Regarding education, we review the DeKalb experiment from the 1980s, which was a largesample randomized controlled trial that studied the effect of driver education on postlicense crash rates. The DeKalb experiment showed that participants who were assigned to a state-of-the-art driver education program performed better on theory and road tests, and became licensed sooner than control participants who did not receive formal driving instruction. Although the state-of-the-art education improved these target outcomes, there is no consistent evidence that it reduced crash risk. The recent consensus is that theoretical knowledge and skillful maneuvering alone are not sufficient for safe driving. Drivers should also have postlicense on-road experience and the lifestyle and attitudes that contribute to a safe driving style.

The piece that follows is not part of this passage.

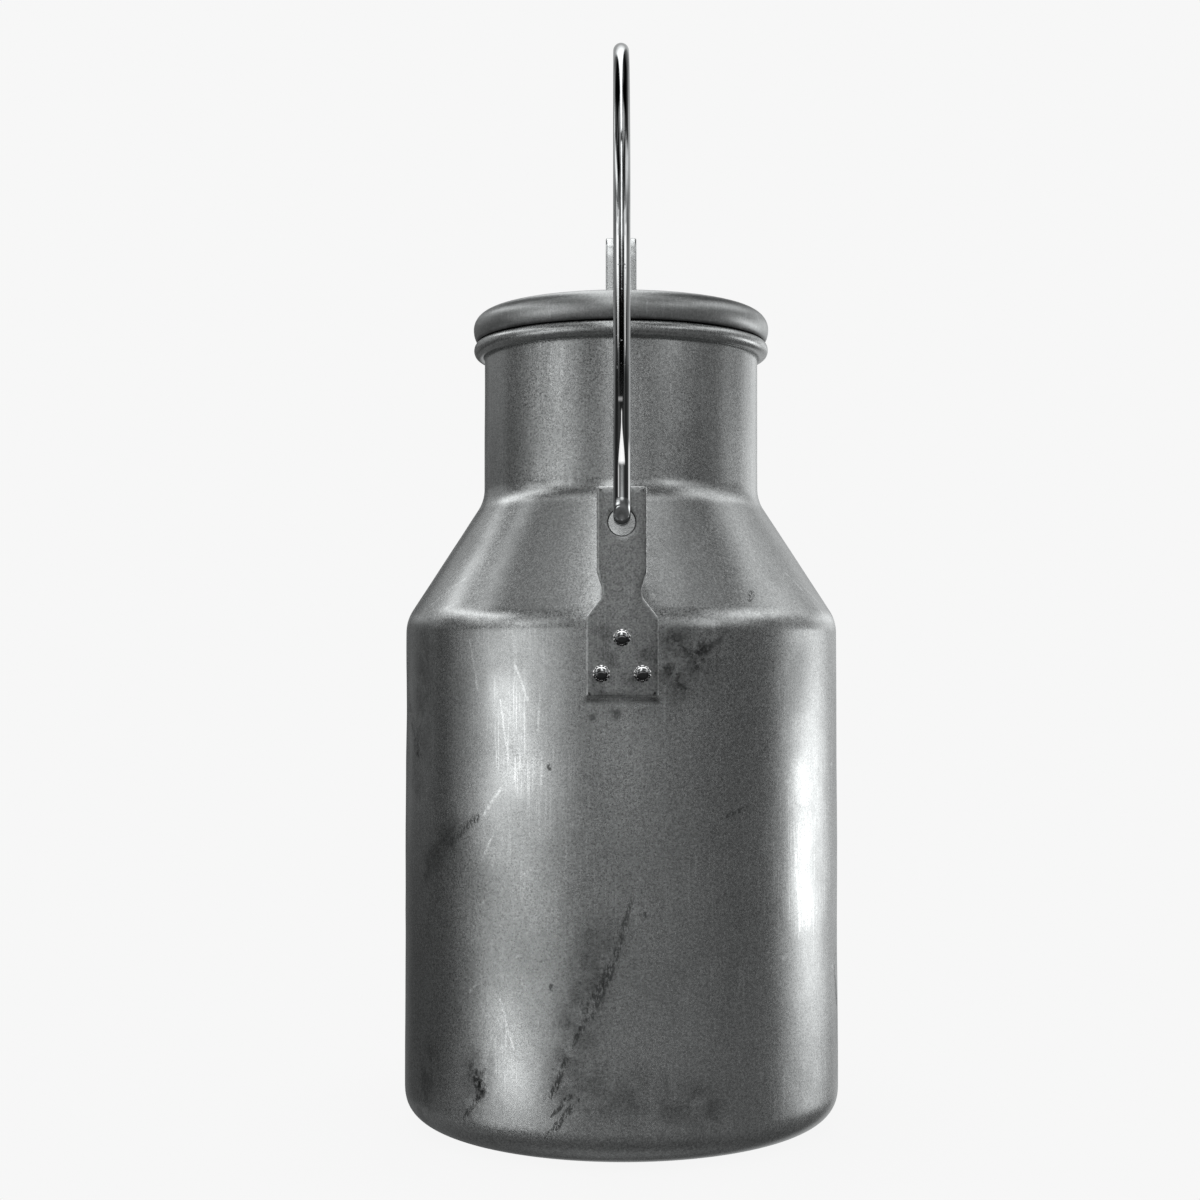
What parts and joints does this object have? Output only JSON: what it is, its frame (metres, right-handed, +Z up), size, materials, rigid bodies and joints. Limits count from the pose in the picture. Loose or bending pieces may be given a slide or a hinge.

Regarding enforcement, we describe a UK study from the late 1990s on the statistical reliability of the formal road test. In this study, driving test candidates were asked to retake the test with a different examiner. The results showed surprisingly low consistency between the two tests, indicating that an assessment of a 30-minute drive might not be trustworthy. We provide several recommendations (such as increasing the test duration and implementing standardized routes and checklists) for improving the reliability of road testing. Furthermore, the value of computerized testing (e.g., hazard perception testing) and long-term data collection (e.g., in-vehicle driver state monitoring) is addressed.
Regarding engineering, the growing prevalence of active safety systems in vehicles has raised the question of how to treat such technologies in driver education curricula. A study on electronic stability control (ESC) was reviewed to illustrate how advances in technology improve road safety and affect elements of on-road training. In the case of ESC, skid training has become less relevant, but it is unknown whether learner drivers should experience critical driving situations during which the ESC gets activated. This may foster their overconfidence.